There were four major expeditions led by the Brooke together with the British Navy against ‘sheriffs’ or the officers appointed by the Sultan of Brunei. Surprisingly the first of the four expeditions against Sahap of Sadong, Mullah of Undop and Ahmad of Linggi in June 1843 was not chronicled in ILN. HMS Dido commanded by Captain Henry Keppel published his accounts on the attacks at Saribas in his book “The Expedition to Borneo in HMS Dido” published in 1846.

The attacks against ‘pirates’ must be seen in the context of Rajah Brooke trying to gain control over Sarawak. His emergence in Sarawak caused great consternation to many. James Brooke attracted by the richness of the area was offered the governorship of Sarawak in replacement of Pengiran Indera Mahkota by Pengiran Muda Hashim, the son of Sultan Muhammad Kanzul Alam. Pengiran Muda Hashim had a long standing resentment against Pengiran Indera Mahkota.

Pengiran Indera Mahkota had given his active support to the Sheriffs of Saribas, Patusan and Sekrang and their opposition to Brooke. So the attacks by Brooke and the British Navy on them cannot be viewed in terms of piracy.

The next attack against Brooke’s enemies was against Sheriff Osman at Marudu in August 1845. This was covered in great detail because it was carried out by Sir Thomas Cochrane, the Commander-in-Chief of the British Navy, Far Eastern Station. Rear Admiral Cochrane on HMS Agincourt destroyed Sherif Osman and the ‘Lanun Base’ at Marudu. Sherif Osman was also a supporter of Pengiran Indera Mahkota and removing him removed the most dangerous opponent to James Brooke.

The massacre of Pengiran Muda Hashim in 1846 led the British to attack Brunei itself. Pengiran Muda Hashim was a strong backer of Rajah Brooke and the British and Rajah Brooke forcibly installed him as the Bendahara which caused major unhappiness in the Brunei royal court. ILN reported that Rear Admiral Cohcrane after his arrival off the river of Borneo Proper tried to arrange matters with the Sultan in an amicable manner but found that all his efforts were met with suspicion.

So, on 6 July, HMS Spiteful towed HMS Agincourt, HMS Iris, HMS Ringdove, HMS Hazard and HMS Royalist into the river about twelve miles below the town of Brunei (spelt as Brune in the book). On 8 July when they proceeded up the river, the Bruneians opened fire and Captain Mundy of HMS Iris landed and stormed the fort.
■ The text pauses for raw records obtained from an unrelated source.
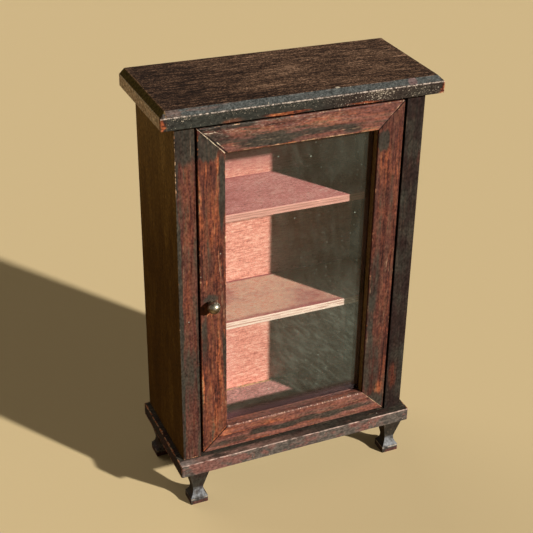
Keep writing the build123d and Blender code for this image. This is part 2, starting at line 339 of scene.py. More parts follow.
def mitre_line(board, colour, corner, slope, shade, width, gaps):
    """A thin broken line along the mitre that runs from a corner of the door at 45 degrees."""
    across = board.minus(board.z, corner[1])
    along = board.times(board.minus(board.x, corner[0]), slope)
    wobble = board.times(board.minus(board.rub, 0.5), 1.2)
    off = board.absolute(board.total(across, board.times(along, -1.0), wobble))
    broken = board.rise(board.rub, gaps - 0.05, gaps + 0.05)
    return board.paint(colour, shade, board.rise(off, width, width * 0.45), broken, 0.9)


def stained_wood(node, grain, seed, bare=(), dark=(), worn=(), redness=0.45, darkness=0.45,
                 wear=0.5, haze=0.0, scratched=0.3, green=0.0, specular=0.2, rough=0.34,
                 mitres=(), extra=None):
    """Reddish wood under a near-black stain that has worn through. bare, dark and worn are
    spots where the wood shows lighter, where the stain is whole, and where arrises are rubbed.
    extra is a function that adds what only this board has."""
    board = Board(node, grain, seed)
    colour = reddish_wood(board, bare, redness, haze)
    colour = under_stain(board, colour, dark, darkness, green)
    colour = scratches(board, colour, scratched)
    arris = rubbed_arrises(board, worn, wear)
    rubbed_wood = board.mix(board.rise(board.fibre, 0.42, 0.6), WORN_ORANGE, WORN_ARRIS)
    colour = board.paint(colour, rubbed_wood, arris, 0.80)
    for mitre in mitres:
        colour = mitre_line(board, colour, *mitre)
    colour = board.paint(colour, DUST, board.flecks(4.2, 0.30, 0.16, seed), 0.5)
    if extra:
        colour = extra(board, colour)
    # Painted shade: the door's inner edges behind the glass are made nearly black
    if node.startswith("door_"):
        colour = painted_shade_behind_glass(board, colour)
    speckle = board.noise(board.fleck_place, 0.80, seed + 9.3, detail=1)
    colour = board.scaled(colour, board.line(speckle, 1.9, -0.02))
    height = board.total(
        board.times(board.fibre, 0.9), board.times(board.grit, 0.45), board.times(arris, -0.6))
    return board.finish(board.out("BsdfPrincipled", {
        "Base Color": colour, "Roughness": board.line(board.grit, 0.30, rough),
        "Normal": board.bump(height, 0.35, 0.16), "Specular IOR Level": specular}))


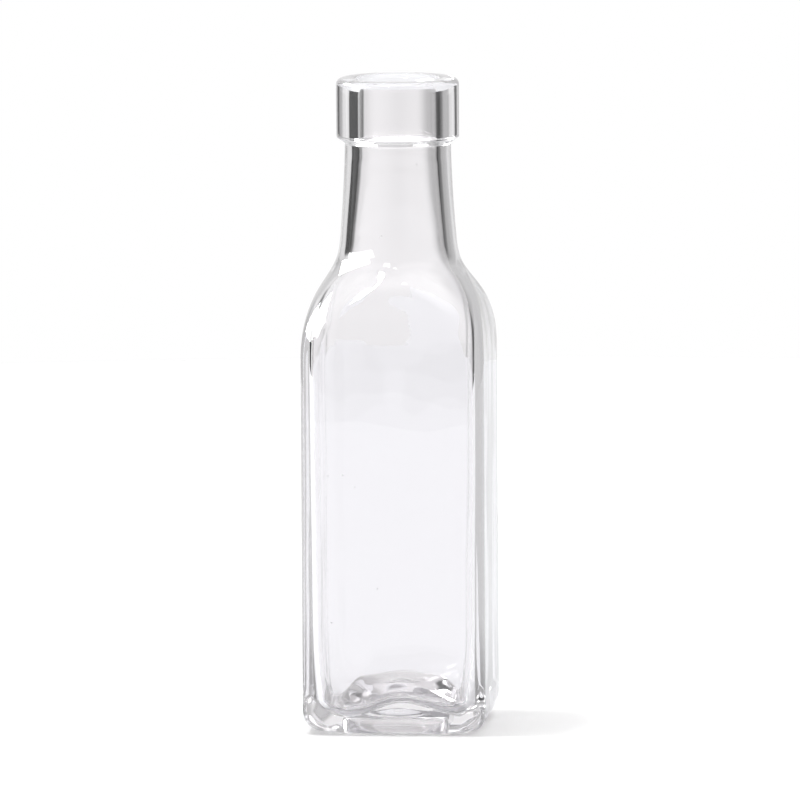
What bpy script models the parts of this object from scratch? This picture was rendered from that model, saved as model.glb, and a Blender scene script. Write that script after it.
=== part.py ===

Sultan Omar Ali Saiffuddin had to flee to Damuan. The British stole many guns and cannons. One of these was said to be described as a magnificent Spanish piece of the reign of Charles III.

Subsequently Sultan Omar Ali Saifuddin II was forced to sign a treaty to end the British occupation of Brunei Town. In that treaty, James Brooke was recognised as the Rajah of Sarawak and given the right to rule Sarawak without interference including naming his own successor.

Due to British pressure, Sultan Omar ‘Ali Saifuddin II also ceded Labuan to the British under the Treaty of Labuan signed on 18 December 1846. James Brooke was subsequently knighted and appointed as the first British Governor of Labuan in 1847. The loss of Labuan was a big blow to Brunei as it was its gateway to the outside world.

The ILN carried many illustrations and even included a personal sketch of Admiral Cochrane which was very frank. In it he described how he should have “… pity upon the better portion of the community and though the conduct of the Sultan is detestable in the eyes of God and the Queen; I have likewise, for this once, some pity for the Sultan, because I understand he has been instigated by wicked advisers …”

Even though the ILN carried many of the sketches of these ‘visits’ and ‘attacks’ but their ‘news’ stories did not tell the whole story. For that historians had to refer to other books such as Henry Keppel’s book “The Expedition to Borneo in HMS Dido” published in 1846, Frank Maryatt’s book “Borneo and the Indian Archipelago” published in 1848 and Mundy’s book “Narrative of Events in Borneo and Celebes down to the Occupation of Labuan” published in two volumes in 1849. But ILN was certainly one of the few interesting sources which one has to rely on for news about Brunei in the 19th century.